Josh’s Top Weirdo Records of 2012 (Beats Per Minute .com)

# 08. Robert Scott Thompson
Play Is the Supreme Bricoleur of Frail Transient Constructions
[Aucourant Records]

A bricoleur is defined as “one who engages in bricolage,” or “construction (as of a sculpture or a structure of ideas) achieved by using whatever comes to hand.” Robert Scott Thompson, who heads the Center for Audio Recording Arts at Georgia State University’s School of Music, certainly assembles a bricolage of sounds, moods, and influences, from ambient space music synths to clattering field recordings to modern classical strings, bass flute, and piano. This is an audio collage that respects the individuality of its disparate elements while effectively working them into a coherent whole. A truly abstract work, Play Is the Supreme Bricoleur confronts the listener with the prospect of unrestrained sound. It’s also a remarkably deep recording; Thompson clearly puts his studio expertise to good use, crafting an album that densely teems with activity guided by the experienced hand of a compositional veteran. This album’s cover seems to depict an alchemist at work, and that’s just what Thompson is. These constructions may be “transient,” but they’re certainly not forgettable. (Beats per Minute)

***

Anyone intending to seriously grapple with Robert Scott Thompson's latest collection of electro-acoustic works (acousmatic music, if you prefer) should first give his/her attention to the word bricoleur. A term used in multiple disciplines, a bricoleur is a jack-of-all trades, someone who uses a variety of tools, even sometimes unorthodox ones, to devise solutions to creative problems of one kind or another. Given his unusual instrument constructions, Harry Partch might be seen as a bricoleur, while the television character MacGyver also could be seen as one, given his propensity for devising solutions to problems using the found objects at hand.

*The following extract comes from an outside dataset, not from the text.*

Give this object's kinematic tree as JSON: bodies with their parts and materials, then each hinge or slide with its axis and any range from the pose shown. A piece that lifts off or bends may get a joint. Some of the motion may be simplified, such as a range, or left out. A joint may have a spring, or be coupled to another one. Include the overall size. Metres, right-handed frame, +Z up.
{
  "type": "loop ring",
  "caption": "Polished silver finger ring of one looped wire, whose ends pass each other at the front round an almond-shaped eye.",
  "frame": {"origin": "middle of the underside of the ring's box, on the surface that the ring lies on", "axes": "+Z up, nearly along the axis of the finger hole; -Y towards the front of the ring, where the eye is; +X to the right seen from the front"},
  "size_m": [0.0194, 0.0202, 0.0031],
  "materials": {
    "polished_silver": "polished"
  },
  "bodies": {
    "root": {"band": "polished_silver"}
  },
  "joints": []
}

That Thompson sees himself as a bricoleur, too, is borne out by the playful and explorative approach he brings to the recording's five settings. And, sure enough, the liner notes reveal that they are, in fact, exercises in bricolage in how they bring together disparate elements so as to conjure an aural fantasia that's pitched somewhere betwixt the magical and the scientific—Thompson is thus as much alchemist as bricoleur, to not put too fine a point on it. Interestingly, no account of sound sources is provided except for credits given to Yochanan Sebastian Winston and Stuart Gerber, who provided Thompson with bass flute and percussion sounds, respectively, to work with. If Thompson were to have included a comprehensive account of the sound sources he used to construct the material, one guesses that the list would have been long, given the rich sound world presented. Perhaps he chose not to include such detail so as not to distract the listener away from concentrating on the sound in its pure form rather than become sidetracked by technical minutiae.

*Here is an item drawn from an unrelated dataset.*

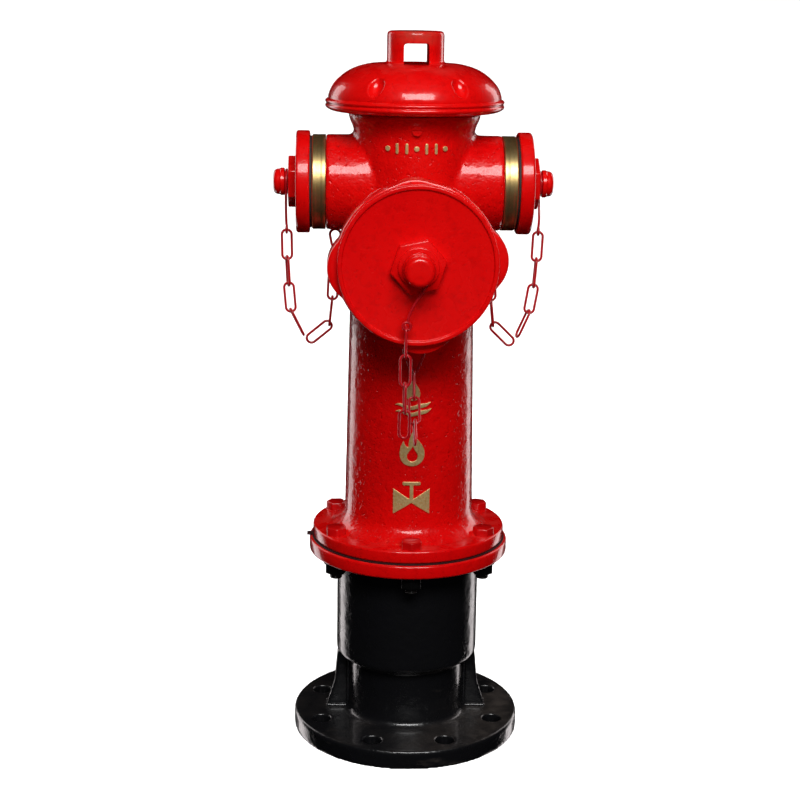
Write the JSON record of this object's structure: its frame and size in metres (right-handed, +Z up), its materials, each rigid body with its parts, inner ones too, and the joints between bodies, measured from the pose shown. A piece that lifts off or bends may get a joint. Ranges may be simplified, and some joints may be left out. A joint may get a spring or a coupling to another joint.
{
  "type": "pillar fire hydrant",
  "caption": "Above-ground pillar fire hydrant with a flanged base, a screw-down valve under a mushroom hat, a large front outlet and two small side outlets with chained blind caps.",
  "frame": {"origin": "centre of the base flange's underside", "axes": "+Z up along the barrel, -Y out of the large outlet, +X and -X out of the small outlets"},
  "size_m": [0.2582, 0.2663, 0.674],
  "materials": {
    "black_paint": "glossy black paint",
    "red_paint": "glossy red paint on cast iron",
    "gasket_rubber": "matt black rubber",
    "bolt_steel": "painted steel",
    "nut_steel": "blackened steel",
    "brass": "turned brass",
    "gold_paint": "gold paint",
    "raw_iron": "as cast, oiled",
    "stem_steel": "machined",
    "chain_paint": "thin red paint on wire"
  },
  "bodies": {
    "hydrant": {"base_casting": "black_paint", "lower_flange": "red_paint", "flange_gasket": "gasket_rubber", "barrel": "red_paint", "flange_bolts": "bolt_steel", "flange_nuts": "nut_steel", "flange_washers": "nut_steel", "neck_plug": "red_paint", "relief_marks": "gold_paint", "seat_ring": "brass", "seat_o_ring": "gasket_rubber", "drain_bush": "brass", "stem_guide": "raw_iron", "bonnet_gasket": "gasket_rubber", "bonnet": "raw_iron", "bonnet_screws": "stem_steel", "stem_packing": "gasket_rubber", "nut_retainer": "raw_iron", "retainer_screws": "stem_steel", "outlet_ring_left": "brass", "outlet_ring_right": "brass", "outlet_ring_front": "brass", "chain_anchors": "chain_paint"},
    "operating_hat": {"hat": "red_paint", "stem_nut": "brass", "hat_set_screws": "stem_steel"},
    "valve_stem": {"stem": "stem_steel", "valve_plate": "raw_iron", "valve_rubber": "gasket_rubber", "valve_lower_plate": "raw_iron", "lock_washer": "stem_steel", "valve_nut": "stem_steel", "drain_shoe": "brass"},
    "left_eye": {"eye_left": "chain_paint"},
    "left_cap": {"cap_left": "red_paint", "cap_left_seal": "gasket_rubber"},
    "left_fall": {"chain_left_fall": "chain_paint"},
    "left_return": {"chain_left_return": "chain_paint"},
    "right_eye": {"eye_right": "chain_paint"},
    "right_cap": {"cap_right": "red_paint", "cap_right_seal": "gasket_rubber"},
    "right_fall": {"chain_right_fall": "chain_paint"},
    "right_return": {"chain_right_return": "chain_paint"},
    "front_eye": {"eye_front": "chain_paint"},
    "front_cap": {"cap_front": "red_paint", "cap_front_seal": "gasket_rubber"},
    "front_fall": {"chain_front_fall": "chain_paint"},
    "front_return": {"chain_front_return": "chain_paint"}
  },
  "joints": [
    {"name": "hat_turn", "type": "hinge", "parent": "hydrant", "child": "operating_hat", "pos_m": [0, 0, 0.63], "axis": [0, 0, 1], "range_deg": [0, 2160]},
    {"name": "valve_lift", "type": "slide", "parent": "hydrant", "child": "valve_stem", "axis": [0, 0, 1], "range_m": [0, 0.03601]},
    {"name": "left_cap_advance", "type": "slide", "parent": "hydrant", "child": "left_eye", "axis": [-1, 0, 0], "range_m": [0, 0.01201]},
    {"name": "left_cap_turn", "type": "hinge", "parent": "left_eye", "child": "left_cap", "pos_m": [-0.1, 0, 0.537], "axis": [-1, 0, 0], "range_deg": [0, 1080]},
    {"name": "left_chain_fall_swing", "type": "hinge", "parent": "left_eye", "child": "left_fall", "pos_m": [-0.11705, 0, 0.4896], "axis": [0, 1, 0], "range_deg": [0, 60]},
    {"name": "left_chain_return_swing", "type": "hinge", "parent": "hydrant", "child": "left_return", "pos_m": [-0.072, 0, 0.4768], "axis": [-1, 0, 0], "range_deg": [0, 30]},
    {"name": "right_cap_advance", "type": "slide", "parent": "hydrant", "child": "right_eye", "axis": [1, 0, 0], "range_m": [0, 0.01201]},
    {"name": "right_cap_turn", "type": "hinge", "parent": "right_eye", "child": "right_cap", "pos_m": [0.1, 0, 0.537], "axis": [1, 0, 0], "range_deg": [0, 1080]},
    {"name": "right_chain_fall_swing", "type": "hinge", "parent": "right_eye", "child": "right_fall", "pos_m": [0.11705, 0, 0.4896], "axis": [0, -1, 0], "range_deg": [0, 60]},
    {"name": "right_chain_return_swing", "type": "hinge", "parent": "hydrant", "child": "right_return", "pos_m": [0.072, 0, 0.4768], "axis": [-1, 0, 0], "range_deg": [0, 30]},
    {"name": "front_cap_advance", "type": "slide", "parent": "hydrant", "child": "front_eye", "axis": [0, -1, 0], "range_m": [0, 0.02101]},
    {"name": "front_cap_turn", "type": "hinge", "parent": "front_eye", "child": "front_cap", "pos_m": [0, -0.12, 0.479], "axis": [0, -1, 0], "range_deg": [0, 1260]},
    {"name": "front_chain_fall_swing", "type": "hinge", "parent": "front_eye", "child": "front_fall", "pos_m": [-0.01038, -0.13465, 0.4256], "axis": [-0.9816, 0, 0.1908], "range_deg": [0, 60]},
    {"name": "front_chain_return_swing", "type": "hinge", "parent": "hydrant", "child": "front_return", "pos_m": [0, -0.074, 0.3741], "axis": [-1, 0, 0], "range_deg": [-26, 0]}
  ],
  "couplings": [
    {"joint": "valve_lift", "follows": "hat_turn", "m_per_rad": 0.00095493},
    {"joint": "left_cap_advance", "follows": "left_cap_turn", "m_per_rad": 0.00063662},
    {"joint": "right_cap_advance", "follows": "right_cap_turn", "m_per_rad": 0.00063662},
    {"joint": "front_cap_advance", "follows": "front_cap_turn", "m_per_rad": 0.00095493}
  ]
}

Vaporous, ghostly masses of strings and choirs drift through the five settings, with contrast emerging in the bell strikes and crystalline drones that occasionally resound and in the metallic textures that give a rawer, industrial edge to the otherwise softly swirling vistas. The significance of the guests' contributions to the recording shouldn't go underacknowledged, either, as Winston's mysterioso flute playing is one of the key reasons why an ethereal setting such as “Deformative Activities of the Imagination” has the impact it does, and Gerber's percussive sounds likewise bolster the recording's already rich timbral range (presumably he's the one responsible for the rustling textures clattering through “Engraved in Freehand”). In general, Thompson's settings are adventurous and constantly mutating, more moodscapes than formal compositions, and the album's fifty-six minutes flow by with a dream-like quality that enhances their immersive character.

(Textura, 2012)

Dr. Robert Scott Thompson's latest work, Play Is the Supreme Bricoleur of Frail Transient Constructions stands as another testament to his utter mastery of the electroacoustic medium. Using acoustic sounds, he creates a universe that can only be described as parallel. Yes, you may recognize some of the sound sources but no, you have probably never heard them revealed in this unique way.

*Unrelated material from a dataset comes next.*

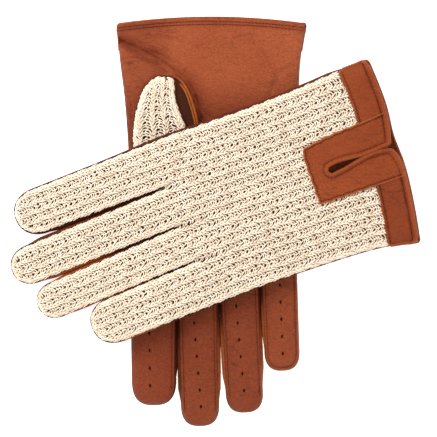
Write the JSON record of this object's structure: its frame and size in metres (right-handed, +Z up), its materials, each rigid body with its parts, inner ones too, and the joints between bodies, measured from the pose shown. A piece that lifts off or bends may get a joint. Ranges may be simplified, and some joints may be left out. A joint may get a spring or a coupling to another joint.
{
  "type": "pair of driving gloves",
  "caption": "pair of tan leather driving gloves with cream crochet cotton backs, perforated fingers and short vented cuffs, one lying palm up and the other across it",
  "frame": {"origin": "middle of the pair's footprint, on the surface the lower glove lies on", "axes": "+Z up out of the palm of the lower glove, -Y along the lower glove's fingers, +X to the side of its little finger"},
  "size_m": [0.2447, 0.245, 0.0253],
  "materials": {
    "palm_leather": "satin grained",
    "trim_leather": "satin grained",
    "fourchette_leather": "matt",
    "crochet_cotton": "matt crochet"
  },
  "bodies": {
    "right_hand": {"right_palm_leather": "palm_leather", "right_thumb_side_wall": "fourchette_leather", "right_fourchette_index_middle": "fourchette_leather", "right_fourchette_middle_ring": "fourchette_leather", "right_fourchette_ring_little": "fourchette_leather", "right_little_side_wall": "fourchette_leather", "right_crochet_back": "crochet_cotton", "right_cuff_band_thumb_side": "trim_leather", "right_cuff_band_little_side": "trim_leather", "right_vent_patch": "trim_leather", "right_vent_binding": "trim_leather", "right_thumb_welt": "trim_leather"},
    "right_index_finger": {"right_index_leather": "palm_leather", "right_index_crochet": "crochet_cotton", "right_index_fourchette": "fourchette_leather"},
    "right_middle_finger": {"right_middle_leather": "palm_leather", "right_middle_crochet": "crochet_cotton", "right_middle_fourchette": "fourchette_leather"},
    "right_ring_finger": {"right_ring_leather": "palm_leather", "right_ring_crochet": "crochet_cotton", "right_ring_fourchette": "fourchette_leather"},
    "right_little_finger": {"right_little_leather": "palm_leather", "right_little_crochet": "crochet_cotton", "right_little_fourchette": "fourchette_leather"},
    "right_thumb": {"right_thumb_leather": "palm_leather", "right_thumb_crochet": "crochet_cotton", "right_thumb_side": "fourchette_leather"},
    "left_hand": {"left_palm_leather": "palm_leather", "left_thumb_side_wall": "fourchette_leather", "left_fourchette_index_middle": "fourchette_leather", "left_fourchette_middle_ring": "fourchette_leather", "left_fourchette_ring_little": "fourchette_leather", "left_little_side_wall": "fourchette_leather", "left_crochet_back": "crochet_cotton", "left_cuff_band_thumb_side": "trim_leather", "left_cuff_band_little_side": "trim_leather", "left_vent_patch": "trim_leather", "left_vent_binding": "trim_leather", "left_thumb_welt": "trim_leather"},
    "left_index_finger": {"left_index_leather": "palm_leather", "left_index_crochet": "crochet_cotton", "left_index_fourchette": "fourchette_leather"},
    "left_middle_finger": {"left_middle_leather": "palm_leather", "left_middle_crochet": "crochet_cotton", "left_middle_fourchette": "fourchette_leather"},
    "left_ring_finger": {"left_ring_leather": "palm_leather", "left_ring_crochet": "crochet_cotton", "left_ring_fourchette": "fourchette_leather"},
    "left_little_finger": {"left_little_leather": "palm_leather", "left_little_crochet": "crochet_cotton", "left_little_fourchette": "fourchette_leather"},
    "left_thumb": {"left_thumb_leather": "palm_leather", "left_thumb_crochet": "crochet_cotton", "left_thumb_side": "fourchette_leather"}
  },
  "joints": [
    {"name": "left_glove_lift", "type": "slide", "parent": "right_hand", "child": "left_hand", "axis": [0, 0, 1], "range_m": [0, 0.12]},
    {"name": "right_index_fold", "type": "hinge", "parent": "right_hand", "child": "right_index_finger", "pos_m": [-0.0374, -0.0765, 0.009], "axis": [-1, -0.007, 0], "range_deg": [0, 75]},
    {"name": "right_middle_fold", "type": "hinge", "parent": "right_hand", "child": "right_middle_finger", "pos_m": [-0.01034, -0.06748, 0.009], "axis": [-0.9997, -0.0244, 0], "range_deg": [0, 75]},
    {"name": "right_ring_fold", "type": "hinge", "parent": "right_hand", "child": "right_ring_finger", "pos_m": [0.01533, -0.06043, 0.009], "axis": [-0.9988, -0.0488, 0], "range_deg": [0, 75]},
    {"name": "right_little_fold", "type": "hinge", "parent": "right_hand", "child": "right_little_finger", "pos_m": [0.03886, -0.04746, 0.009], "axis": [-0.9993, -0.0384, 0], "range_deg": [0, 75]},
    {"name": "right_thumb_swing", "type": "hinge", "parent": "right_hand", "child": "right_thumb", "pos_m": [-0.033, 0.0765, 0.009], "axis": [0, 0, -1], "range_deg": [0, 25]},
    {"name": "left_index_fold", "type": "hinge", "parent": "left_hand", "child": "left_index_finger", "pos_m": [-0.07448, 0.01885, 0.0253], "axis": [-0.3581, 0.9337, 0], "range_deg": [0, 65]},
    {"name": "left_middle_fold", "type": "hinge", "parent": "left_hand", "child": "left_middle_finger", "pos_m": [-0.06962, -0.00866, 0.0253], "axis": [-0.3772, 0.9261, 0], "range_deg": [0, 65]},
    {"name": "left_ring_fold", "type": "hinge", "parent": "left_hand", "child": "left_ring_finger", "pos_m": [-0.059, -0.03095, 0.0253], "axis": [-0.3929, 0.9196, 0], "range_deg": [0, 65]},
    {"name": "left_little_fold", "type": "hinge", "parent": "left_hand", "child": "left_little_finger", "pos_m": [-0.03827, -0.04964, 0.0253], "axis": [-0.3762, 0.9265, 0], "range_deg": [0, 65]},
    {"name": "left_thumb_swing", "type": "hinge", "parent": "left_hand", "child": "left_thumb", "pos_m": [0.05693, 0.06039, 0.0163], "axis": [0, 0, -1], "range_deg": [0, 25]}
  ]
}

Thompson is one of the first generation composers who grew up with the disparate worlds of C++ and UNIX along with The Dead Kennedys, Blondie, Boulez, Joji Yuasa and Robert Fripp. In other words, whatever you'd like to call him, you have to hyphenate your descriptive (sorry folks, "Slash" is already taken by a quarterback as well as a guitarist!) Unlike so many of the abject failures who pose as composers yet hide behind the artifice of compositional process and the easy enticements of technology, Thompson leads with his ears (which are excellent). That's probably why his music SOUNDS so good - many young composers would do well to emulate his example.

Which they have the opportunity to do since he's a full professor at Georgia State University in Atlanta... but get your hyphens out because that's only one of the hats he wears. In addition to his full time activities as an academic, he also runs a successful "record" company, stays active in research projects both here as well as in Europe and Asia and somehow finds the time to compose his amazing music. What a guy.

Anyway, Play Is the Supreme Bricoleur of Frail Transient Constructions is an unmitigated success. Buy it, live with it, play it for your friends but most of all, just enjoy it. It's great stuff by a great master.

(Sebastian Winston, 2012)

***

These five works of acousmatic music are united under one theme – the actions of the bricoleur as the fashioning of dream images, myth, and meaning though playful intervention with disparate objects and things; the method itself poised somewhere between scientific and magical. Throwing together, making linkages and amalgams, working between being and becoming, structure and event – it is in the space between realization and concept where one finds art.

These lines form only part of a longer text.